- Hamidabad Location within Iran
- Coordinates: 36°45′57″N 53°06′11″E﻿ / ﻿36.76583°N 53.10306°E
- Country: Iran
- Province: Mazandaran
- County: Sari
- District: Rudpey-ye Shomali
- Rural District: Farahabad-e Shomali

Population (2016)
- • Total: 1,588
- Time zone: UTC+3:30 (IRST)

= Hamidabad, Mazandaran =

Village in Mazandaran province, Iran

Hamidabad (حميدآباد) (Note: Also romanized as Ḩamīdābād) is a village in Farahabad-e Shomali Rural District of Rudpey-ye Shomali District in Sari County, Mazandaran province, Iran.

==Demographics==
===Population===
At the time of the 2006 National Census, the village's population was 1,504 in 408 households, when it was in Rudpey-ye Shomali Rural District (Note: Renamed Farahabad-e Shomali Rural District) of the Central District.
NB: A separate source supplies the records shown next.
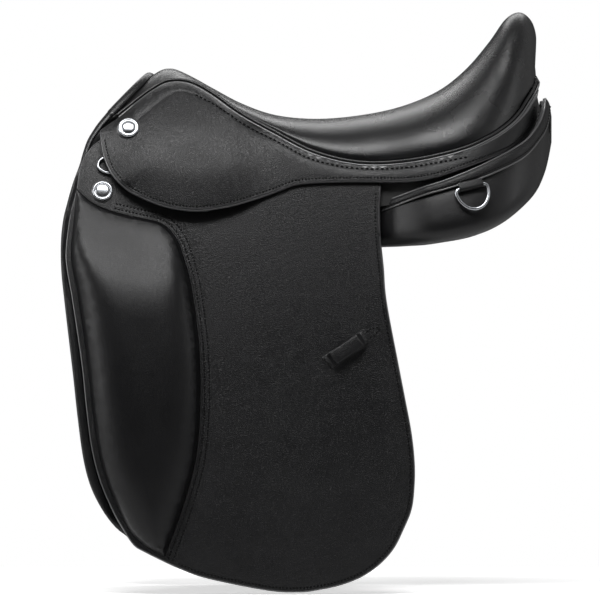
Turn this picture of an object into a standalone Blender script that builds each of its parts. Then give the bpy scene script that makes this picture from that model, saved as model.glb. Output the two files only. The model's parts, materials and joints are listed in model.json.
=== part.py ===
"""Dressage saddle: tree, panels, flaps, seat, stirrup bars and ironmongery as separate pieces.

+X runs to the cantle, -Y is the near (left) side and +Z is up. The origin is on the centre
plane in the channel under the middle of the seat. Side-view outlines are in millimetres.
"""

import math

import bmesh
import bpy
import numpy as np
from mathutils import Matrix, Vector
from mathutils.geometry import delaunay_2d_cdt

MM = 0.001

# Clearances
GAP = 0.3 * MM
BEND_GAP = 3.0 * MM

# Form of the sides: half width of the flap's outer face at the arch, at the rear and at the cantle
NECK_WIDTH = 42 * MM
NECK_HEIGHT = 107 * MM
FRONT_SPREAD = 125 * MM
FRONT_FALL = 190 * MM
REAR_WIDTH = 158 * MM
REAR_TAPER = 46 * MM
REAR_FALL = 160 * MM
REAR_LEVEL = 20 * MM
TWIST_START = -140 * MM
TWIST_END = 60 * MM
SEAT_FLARE = 16 * MM
FLARE_START = 70 * MM
FLARE_LOW = -170 * MM
FLARE_HIGH = -40 * MM
CANTLE_START = 150 * MM
CANTLE_LENGTH = 103 * MM
PANEL_END_LENGTH = 117 * MM
PLAN_ROUNDNESS = 2.4

# Leather and other sheet thicknesses
FLAP_LEATHER = 4.0 * MM
SKIRT_LEATHER = 3.0 * MM
SWEAT_LEATHER = 3.0 * MM
SEAT_LEATHER = 2.6 * MM
BLOCK_LEATHER = 2.4 * MM
LINING = 1.6 * MM
WEB = 1.5 * MM
TAB_LEATHER = 1.4 * MM

# Seat
SEAT_COLUMNS = 8
FOAM_COLUMNS = 6
FOAM_EDGE = 9 * MM
WEB_INSET = 7 * MM
TREE_CROWN = 0.45
CANTLE_CROWN = 0.78
WELT_RADIUS = 1.6 * MM
WELT_END_GAP = 4.2 * MM
ROLL_RADIUS = 4.2 * MM
ROLL_SEAT = 1.4 * MM

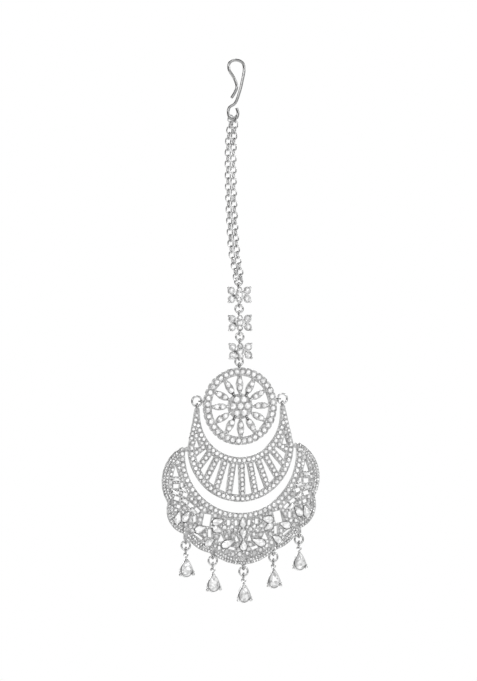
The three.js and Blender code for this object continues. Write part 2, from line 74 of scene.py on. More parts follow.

The following census in 2011 counted 1,401 people in 435 households, by which time the rural district had been separated from the district in the formation of Rudpey District. The 2016 census measured the population of the village as 1,588 people in 543 households, when the rural district had been separated from the district in the formation of Rudpey-ye Shomali District and renamed Farahabad-e Shomali Rural District.